— SET TASK —
Report every line from the material that contains the word "this".

— SUPPLIED DATA —
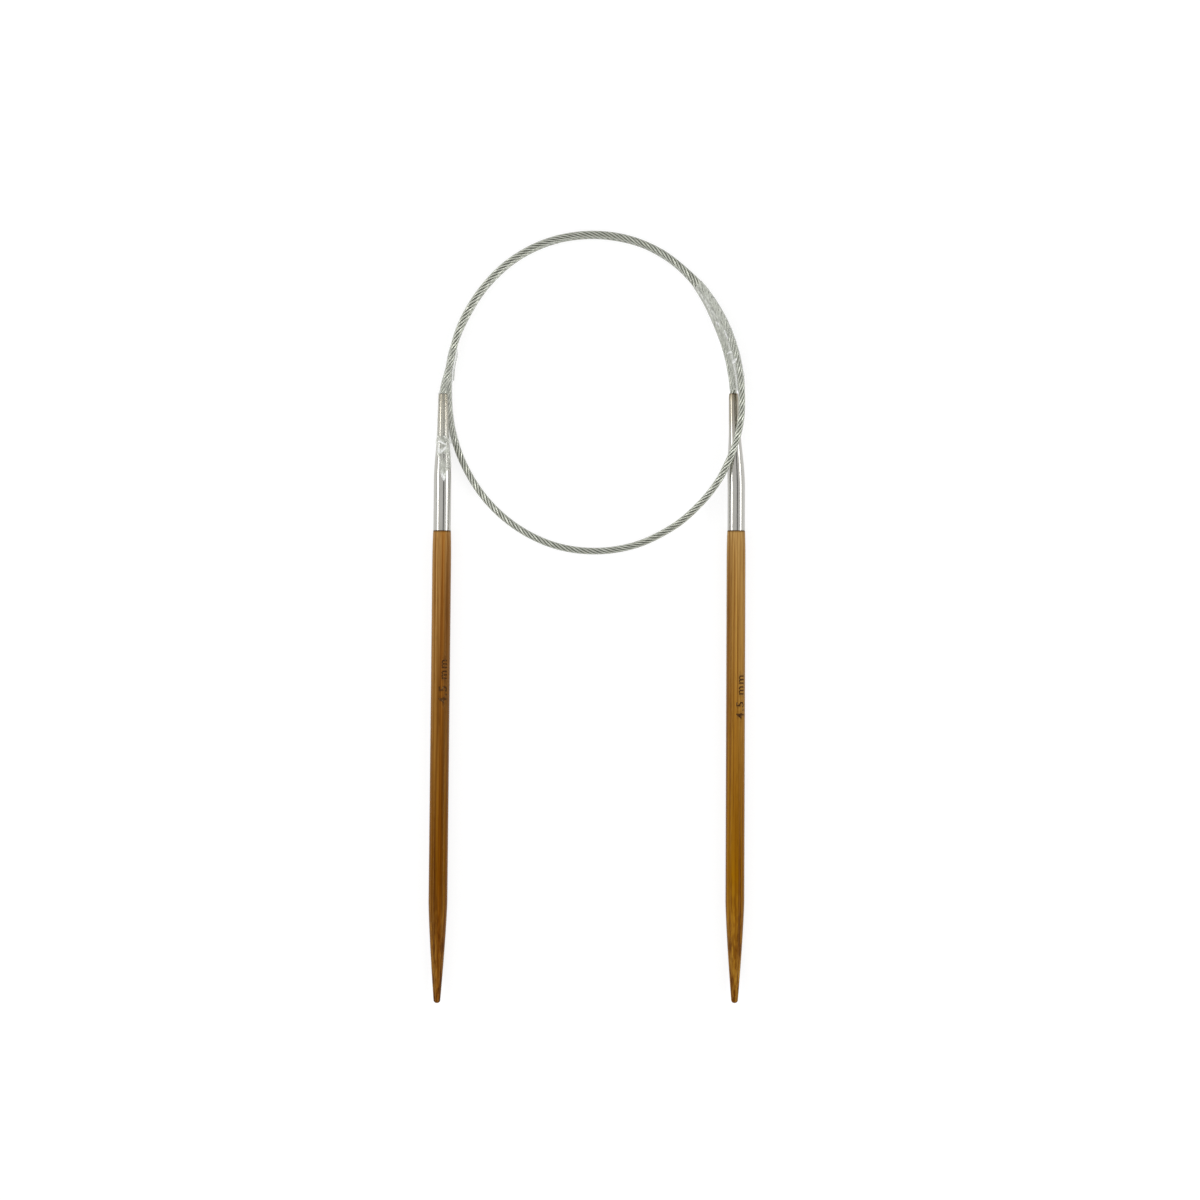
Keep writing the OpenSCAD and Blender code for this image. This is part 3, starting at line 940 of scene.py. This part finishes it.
# Each tie: the turns of the cable between which it lies, how many rows it has along it, how cloudy
# it is at these shares of its length, how much more where nothing is under it, and where it is creased,
# partly whitened film and partly painted glints, as the place of each over the table, its half length
# and half width, and the angle of its length from the X axis
TIES = {
    "left": {
        "station": left_station,
        "turns": (250, 287.5),
        "rows": 100,
        "fog": ((0.0, 0.12), (0.12, 0.12), (0.5, 0.14), (0.66, 0.16), (0.74, 0.1), (1.0, 0.08)),
        "bridge": 0.0,
        "creases_and_glints": ((-0.03195, 0.0706, 0.005, 0.00017, 94), (-0.0313, 0.0735, 0.0012, 0.00014, 92)),
    },
    "right": {
        "station": right_station,
        "turns": (89, 43),
        "rows": 120,
        "fog": (
            (0.0, 0.06), (0.2, 0.1), (0.4, 0.17), (0.52, 0.26), (0.7, 0.42), (0.9, 0.44), (1.0, 0.36),
        ),
        "bridge": 0.24,
        "creases_and_glints": (
            (0.0310, 0.0888, 0.0006, 0.00024, 120), (0.03294, 0.08617, 0.0014, 0.00018, 112),
            (0.03375, 0.08186, 0.0007, 0.00022, 25), (0.03493, 0.07987, 0.0009, 0.00036, 55),
            (0.03692, 0.07665, 0.0006, 0.00024, 100),
        ),
    },
}
# How far the film is off what it holds where it counts as loose
LOOSE = 0.00018
# How far it stays off the table
OFF_TABLE = 0.00003
WRINKLES_PER_METRE = 1100
# Cloudiness where the film is creased, partly its own whitening and partly painted glints
CREASE_FOG_AND_GLINT = 0.95
CREASE_RISE = 0.00016
# The fin of the left tie: how far it stands out, from which share of the tie on, how wide its root
# is, and its fog at its edge, in its outer half and near its root
FIN_REACH = 0.0005
FIN_START = 0.64
FIN_ROOT = 0.0002
FIN_FOG = (0.9, 0.4, 0.03)


def creased(place, creases_and_glints):
    """How much of a crease there is at this place: 1 along its middle, 0 outside it."""
    most = 0.0
    for x, y, half_length, half_width, angle in creases_and_glints:
        turn = math.radians(angle)
        dx, dy = place.x - x, place.y - y
        along = dx * math.cos(turn) + dy * math.sin(turn)
        across = dy * math.cos(turn) - dx * math.sin(turn)
        most = max(most, 1 - (along / half_length) ** 2 - (across / half_width) ** 2)
    return most


def rows_between(rows, at):
    """Reads a table of (place, value...) rows at this place, in straight lines between them."""
    for low, high in zip(rows, rows[1:]):
        if at <= high[0]:
            share = max(0.0, (at - low[0]) / (high[0] - low[0]))
            return [a + (b - a) * share for a, b in zip(low[1:], high[1:])]
    return list(rows[-1][1:])


def fin(t, away):
    """How far the left tie stands out beside the cable, where its two edges were pressed together."""
    reach = FIN_REACH * min(1.0, max(0.0, (t - FIN_START) / 0.03), 0.2 + (1 - t) / 0.06)
    return reach * max(0.0, 1 - away / FIN_ROOT)


def film_tie(side):
    """A film closed round what its stations name, with a ridge where its edges lap."""
    film = settings("film")
    tie = TIES[side]
    first, last = tie["turns"]
    bm = bmesh.new()
    bmesh.ops.create_grid(bm, x_segments=TIE_AROUND, y_segments=tie["rows"], size=0.5)
    cloud = bm.verts.layers.float.new("fog")
    rings = {}
    for vert in bm.verts:
        t = round(vert.co.y + 0.5, 6)
        a, a_radius, b, b_radius, forward = tie["station"](first + (last - first) * t)
        if t not in rings:
            outline = [
                belt(a, a_radius, b, b_radius, forward, math.radians(k), film.gap) for k in range(361)]
            rings[t] = evenly(outline, TIE_AROUND)
        ring, girth = rings[t]
        share = vert.co.x + 0.5
        place = ring[round(share * TIE_AROUND)].copy()
        middle = a.lerp(b, 0.5)
        loose = min((place - a).length - a_radius, (place - b).length - b_radius) - film.gap
        vert[cloud] = rows_between(tie["fog"], t)[0] + tie["bridge"] * min(1.0, max(0.0, loose) / LOOSE)
        wave = noise.noise(Vector((place.x, place.y * 0.5, place.z)) * WRINKLES_PER_METRE)
        lift = film.wrinkle * abs(wave)
        if 0 < share * girth < film.seam:
            lift += film.thickness
        # Painted light: where the film is creased it is whitened, partly its own whitening and partly painted
        # glints, and it stands up a little.
        mark = creased(place, tie["creases_and_glints"]) if place.z > middle.z else 0.0
        if mark > 0:
            strong = min(1.0, mark * 2.2)
            vert[cloud] += (CREASE_FOG_AND_GLINT - vert[cloud]) * strong
            lift += CREASE_RISE * strong
        out = fin(t, min(share, 1 - share) * girth) if side == "left" else 0.0
        if out > 0:
            vert[cloud] = FIN_FOG[0 if share in (0, 1) else 1 if out > FIN_REACH / 2 else 2]
        across = forward.cross(UP).normalized()
        place += (place - middle).normalized() * (lift if 0 < share < 1 else 0.0) + across * out
        place.z = max(place.z, film.thickness + OFF_TABLE)
        vert.co = place
    bmesh.ops.remove_doubles(bm, verts=bm.verts, dist=1e-7)
    bmesh.ops.recalc_face_normals(bm, faces=bm.faces)
    bmesh.ops.solidify(bm, geom=bm.faces[:], thickness=-film.thickness)
    name = side + "_film"
    mesh = from_bmesh(bm, name, math.radians(70))
    piece = shown(name, mesh, film_finish(name), side + "_tie")
    flex_zone(side)
    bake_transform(piece)


# The end of the left tie, pressed down on its ferrule: how far along the ferrule, the angles of its
# edges from the top of the neck, how far it stands up, and how cloudy it is at each edge
FILM_END = (
    (0.0117, 8, 12, 0.0003, 0.95, 0.95), (0.0130, -8, 22, 0.00016, 0.85, 0.8),
    (0.01425, -18, 28, 0.00008, 0.45, 0.4), (0.0145, -20, 78, 0.00008, 0.3, 0.3),
    (0.0167, -26, 80, 0.00012, 0.25, 0.16), (0.0187, -42, 80, 0.0004, 0.4, 0.2),
    (0.0210, -52, 75, 0.0005, 0.5, 0.28), (0.0224, -50, 30, 0.00035, 0.45, 0.4),
)
# Its bright folds, partly whitened film and partly painted glints, given as for a tie
FILM_END_FOLDS_AND_GLINTS = (
    (-0.03418, 0.0605, 0.0014, 0.00024, -28), (-0.03402, 0.0588, 0.0015, 0.00022, 49),
    (-0.03514, 0.0594, 0.0018, 0.0002, 95),
)


def film_end():
    """The crumpled end of the left tie, draped over the ferrule in flat, sharp folds."""
    film = settings("film")
    bm = bmesh.new()
    bmesh.ops.create_grid(bm, x_segments=7, y_segments=17, size=0.5)
    cloud = bm.verts.layers.float.new("fog")
    middle = needle_matrix("left")
    for vert in bm.verts:
        u, t = vert.co.x + 0.5, vert.co.y + 0.5
        reach = FILM_END[0][0] + (FILM_END[-1][0] - FILM_END[0][0]) * t
        first, last, lift, first_fog, last_fog = rows_between(FILM_END, reach)
        # Three numbers from smooth noise turn, shift and raise the point.
        spot = Vector((u * 4.3, t * 9.1, 0.7))
        chance = Vector([noise.noise(spot + UP * (31.4 * k)) for k in range(3)])
        tilt = math.radians(first + (last - first) * u) + 0.08 * chance.x
        radius = neck_radius(reach) + film.gap + film.thickness + lift * (0.4 + abs(chance.z) * 1.8)
        center = middle @ bent(Vector((0, 0, reach + 0.0003 * chance.y)))
        vert.co = center + Vector((math.sin(tilt), 0, math.cos(tilt))) * radius
        fog = first_fog + (last_fog - first_fog) * u
        vert[cloud] = min(1.0, max(0.06, fog + chance.z * 0.9 * min(1.0, lift / 0.0003)))
    bmesh.ops.subdivide_edges(bm, edges=bm.edges[:], cuts=3, use_grid_fill=True)
    for vert in bm.verts:
        # Painted light: the bright folds are whitened, partly the film's own whitening and partly painted glints.
        fold_and_glint = min(1.0, max(0.0, creased(vert.co, FILM_END_FOLDS_AND_GLINTS)) * 2)
        vert[cloud] += (1.0 - vert[cloud]) * fold_and_glint
    bmesh.ops.recalc_face_normals(bm, faces=bm.faces)
    name = "left_film_end"
    piece = shown(name, from_bmesh(bm, name, math.radians(12)), film_finish(name))
    wall = piece.modifiers.new("Wall", "SOLIDIFY")
    wall.thickness = film.thickness
    wall.offset = 1.0
    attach(piece, "left_needle")


# ---- Operators ----


# Each lamp: its name, the angles from straight up between which it stands, and its radiance
LAMPS = (
    ("overhead_left", -50, 8, 0.62), ("overhead_right", 24, 50, 0.62),
    ("strip_left", -68, -53, 4.2), ("strip_right", 53, 68, 4.2),
)


class NEEDLE_OT_studio(bpy.types.Operator):
    """Sets the table, the lamps and the camera"""

    bl_idname = "needle.studio"
    bl_label = "Table, lamps and camera"

    def execute(self, context):
        studio = settings("studio")
        low, high = [Vector(corner) for corner in cad_box]
        middle = (low + high) / 2
        middle.z = 0
        self.camera(context, studio, middle)
        self.table(studio, middle)
        self.lamps(context, studio, middle)
        return {"FINISHED"}

    def camera(self, context, studio, middle):
        """Looks straight down, far off, with the object a little below the middle of the picture."""
        camera = added("camera", bpy.data.cameras.new("camera"))
        camera.data.lens = studio.lens
        camera.data.sensor_width = studio.sensor
        away = studio.view_width * studio.lens / studio.sensor
        axis_height = settings("shaft").diameter / 2
        camera.location = (middle.x + studio.aim_x, studio.aim_y, away + axis_height)
        camera.data.clip_end = 50
        context.scene.camera = camera

    def table(self, studio, middle):
        """A round table top whose rim curves up into a backdrop."""
        profile = [(0, 0), (studio.table, 0)]
        profile += [
            (studio.table + studio.rim * math.sin(a), studio.rim * (1 - math.cos(a)))
            for a in leading(0, QUARTER, 12)]
        profile.append((studio.table + studio.rim, studio.wall))
        bm = lathe(profile, 96)
        bmesh.ops.translate(bm, verts=bm.verts, vec=middle)
        finish = Finish("table")
        seen = finish.node("ShaderNodeLightPath", out="Is Camera Ray")
        for ray in ("Is Glossy Ray", "Is Transmission Ray"):
            seen = finish.math("MAXIMUM", seen, finish.node("ShaderNodeLightPath", out=ray))
        material = finish.surface(
            Base_Color=studio.table_color, Roughness=1.0, Specular_IOR_Level=0.0,
            Emission_Color=(1, 1, 1), Emission_Strength=seen * studio.glow)
        shown("table", from_bmesh(bm, "table"), material)

    def lamps(self, context, studio, middle):
        """Two broad soft lamps overhead with a gap between them, and a bright strip on each side."""
        for name, start, end, radiance in LAMPS:
            angle = math.radians((start + end) / 2)
            half = math.radians((end - start) / 2)
            away = studio.lamp_distance
            lamp = bpy.data.lights.new(name, "AREA")
            lamp.shape = "RECTANGLE"
            lamp.size = 2 * away * math.tan(half)
            lamp.size_y = studio.lamp_length
            lamp.energy = math.pi * lamp.size * lamp.size_y * radiance
            holder = added(name, lamp)
            toward = Vector((math.sin(angle), 0, math.cos(angle)))
            holder.location = middle + toward * away
            holder.rotation_euler = (0, angle, 0)
            holder.visible_camera = False
        world = bpy.data.worlds.new("room")
        world.use_nodes = True
        room = world.node_tree.nodes["Background"].inputs
        room["Color"].default_value = (1, 1, 1, 1)
        room["Strength"].default_value = studio.air
        context.scene.world = world
        context.scene.view_settings.view_transform = "Standard"


class NEEDLE_OT_cable(bpy.types.Operator):
    """Lays the coated wire cable along its route"""

    bl_idname = "needle.cable"
    bl_label = "Coated wire cable"

    def execute(self, context):
        cable_pieces()
        return {"FINISHED"}


class NEEDLE_OT_shafts(bpy.types.Operator):
    """Turns the bamboo shafts and cuts their size into them"""

    bl_idname = "needle.shafts"
    bl_label = "Bamboo shafts"

    def execute(self, context):
        for side in SIDES:
            bm = lathe(shaft_profile(), settings("shaft").steps)
            bmesh.ops.transform(bm, matrix=needle_matrix(side), verts=bm.verts)
            name = side + "_shaft_bamboo"
            piece = shown(name, from_bmesh(bm, name), bamboo(side), side + "_shaft")
            cutter = shown(side + "_cutter", size_cutter(side), burnt(side))
            cut = piece.modifiers.new("figures", "BOOLEAN")
            cut.operation = "DIFFERENCE"
            cut.solver = "EXACT"
            cut.use_self = True
            cut.object = cutter
            cut.material_mode = "TRANSFER"
            done = bpy.data.meshes.new_from_object(piece.evaluated_get(context.evaluated_depsgraph_get()))
            if len(done.vertices) <= len(piece.data.vertices):
                raise RuntimeError("the figures didn't cut into " + name)
            piece.modifiers.clear()
            piece.data = done
            bpy.data.objects.remove(cutter)
            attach(piece, side + "_needle")
        return {"FINISHED"}


class NEEDLE_OT_ferrules(bpy.types.Operator):
    """Turns the nickel ferrules and bends their necks"""

    bl_idname = "needle.ferrules"
    bl_label = "Nickel ferrules"

    def execute(self, context):
        for side in SIDES:
            bm = lathe(ferrule_profile(), settings("ferrule").steps)
            for vert in bm.verts:
                vert.co = bent(vert.co)
            bmesh.ops.transform(bm, matrix=needle_matrix(side), verts=bm.verts)
            name = side + "_ferrule_nickel"
            piece = shown(name, from_bmesh(bm, name), nickel(side), side + "_ferrule")
            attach(piece, side + "_needle")
        return {"FINISHED"}


class NEEDLE_OT_crimps(bpy.types.Operator):
    """Finishes the crimps and the bare wire inside the ferrules"""

    bl_idname = "needle.crimps"
    bl_label = "Crimps and wire ends"

    def execute(self, context):
        cable = settings("cable")
        sleeve = drawn_steel("crimp_sleeve", cable.crimp, 0.32)
        wire = drawn_steel("bare_wire", cable.wire, 0.28)
        for side in SIDES:
            for node, material in ((side + "_crimp", sleeve), (side + "_wire_end", wire)):
                mesh = frame["nodes"][node].data
                mesh.materials.clear()
                mesh.materials.append(material)
        return {"FINISHED"}


class NEEDLE_OT_ties(bpy.types.Operator):
    """Wraps the clear film ties round the cable"""

    bl_idname = "needle.ties"
    bl_label = "Film ties"

    def execute(self, context):
        for side in SIDES:
            film_tie(side)
        film_end()
        return {"FINISHED"}


PIECES = (
    NEEDLE_OT_studio, NEEDLE_OT_cable, NEEDLE_OT_shafts, NEEDLE_OT_ferrules, NEEDLE_OT_crimps, NEEDLE_OT_ties)


class NEEDLE_PT_panel(bpy.types.Panel):
    """Lists the pieces of the needle"""

    bl_label = "Circular knitting needle"
    bl_idname = "NEEDLE_PT_panel"
    bl_space_type = "VIEW_3D"
    bl_region_type = "UI"
    bl_category = "Needle"

    def draw(self, context):
        for piece in PIECES:
            self.layout.operator(piece.bl_idname)


SETTINGS = {
    "needle_shaft": ShaftSettings,
    "needle_ferrule": FerruleSettings,
    "needle_cable": CableSettings,
    "needle_film": FilmSettings,
    "needle_studio": StudioSettings,
}


def register():
    for name, group in SETTINGS.items():
        bpy.utils.register_class(group)
        setattr(bpy.types.Scene, name, PointerProperty(type=group))
    for piece in (*PIECES, NEEDLE_PT_panel):
        bpy.utils.register_class(piece)


def unregister():
    for piece in (NEEDLE_PT_panel, *reversed(PIECES)):
        bpy.utils.unregister_class(piece)
    for name, group in reversed(SETTINGS.items()):
        delattr(bpy.types.Scene, name)
        bpy.utils.unregister_class(group)


def main():
    """Registers the add-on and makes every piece."""
    register()
    bpy.ops.needle.studio()
    bpy.ops.needle.cable()
    bpy.ops.needle.shafts()
    bpy.ops.needle.ferrules()
    bpy.ops.needle.crimps()
    bpy.ops.needle.ties()


if __name__ == "__main__":
    main()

— WRITTEN REPLY —
Keep writing the OpenSCAD and Blender code for this image. This is part 3, starting at line 940 of scene.py. This part finishes it.
    """How much of a crease there is at this place: 1 along its middle, 0 outside it."""
    """Reads a table of (place, value...) rows at this place, in straight lines between them."""